No experience with Hangkai, but 2 things come to mind. Most stuff like this (a 400.00 outboard ?!?!?) is complete and total crap, the offering from Lehr comes to mind. The Lehr costs almost as much as the Tohatsu, and I'm taking the propane models here, the amazon reviews aren't what one would call encouraging, https://amzn.to/3jRDqab and lastly, anything that sounds too good to be true, usually is. If you're looking for a less expensive motor, Nissan's and Tohatsu's (same thing, Tohatsu makes for Nissan) come across Craigslist all the time for about 1/2 retail. You may need to look in a 2 or 3 state radius, and likely won't find one today, but you might tomorrow.. Sailboat forums are another place to look.

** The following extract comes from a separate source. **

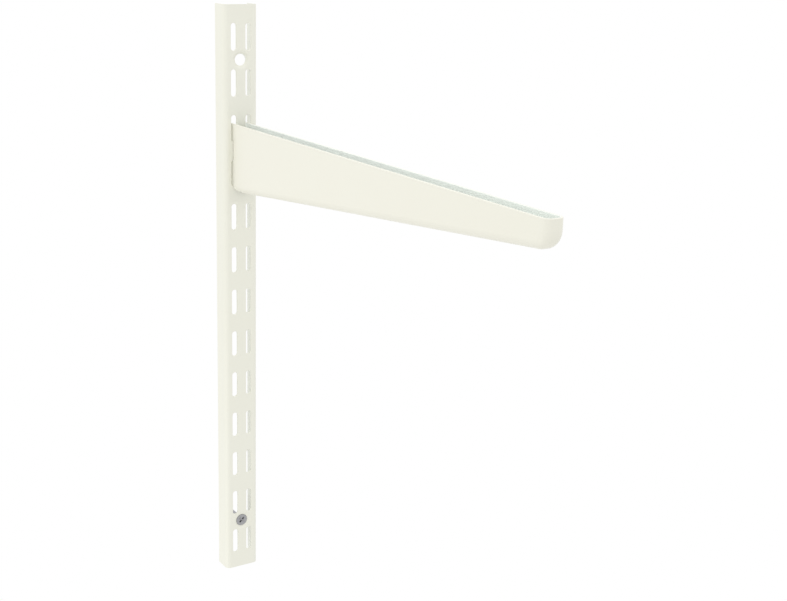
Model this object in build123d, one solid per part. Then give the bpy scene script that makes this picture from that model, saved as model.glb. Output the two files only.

Personally, I'd pass simply cause of the troubles that might pop up trying to use this thing motoring out of Cat, Grand Canyon or a similar river. If you're depending on it, and it craps the bed, all of the sudden life gets pretty miserable.


----------



## caverdan (Aug 27, 2004)

I'd be looking into parts availability before purchasing it.


----------



## MNichols (Nov 20, 2015)

Given that they are shipped direct from China, and I can't find any "distributors" here that carry the brand, I'd guess the availability would be low at best.


----------



## yesimapirate (Oct 18, 2010)

Do more push ups. Motors are for sitting in garages collecting dust.


----------



## MNichols (Nov 20, 2015)

Good point, but they do have their place on certain River's... I'm currently building a snout and I don't want to row that SOB


----------



## Zz_ (Jul 23, 2020)

They Hangkai is a majestic but fickle phenomenon. 

When the stars align you will be soaked with a wave of raw Chinese horsepower stowing from the fertile manufacturing grounds of Zhejiang. However without this astronomical blessing the Hangkai will retreat. It will leave you, without warning, without cause. In your greatest moment of need Hangkai will stand over you and laugh as it washes you drift away.

Play this card only if you gamble.


----------



## Andy H. (Oct 13, 2003)

MNichols said:


> ...I'd pass simply cause of the troubles that might pop up trying to use this thing motoring out of Cat, Grand Canyon or a similar river. If you're depending on it, and it craps the bed, all of the sudden life gets pretty miserable.


Wow, it would suck to have your GC motor trip changed to a 10 day (or whatever the motor trip maximum length is) oar trip because the motor crapped out. I guess if you're doing a motor trip on the GC, bring a backup....


----------



## MNichols (Nov 20, 2015)

if you are doing a motor trip, a spare means of propulsion is required, generally a spare motor LOL


----------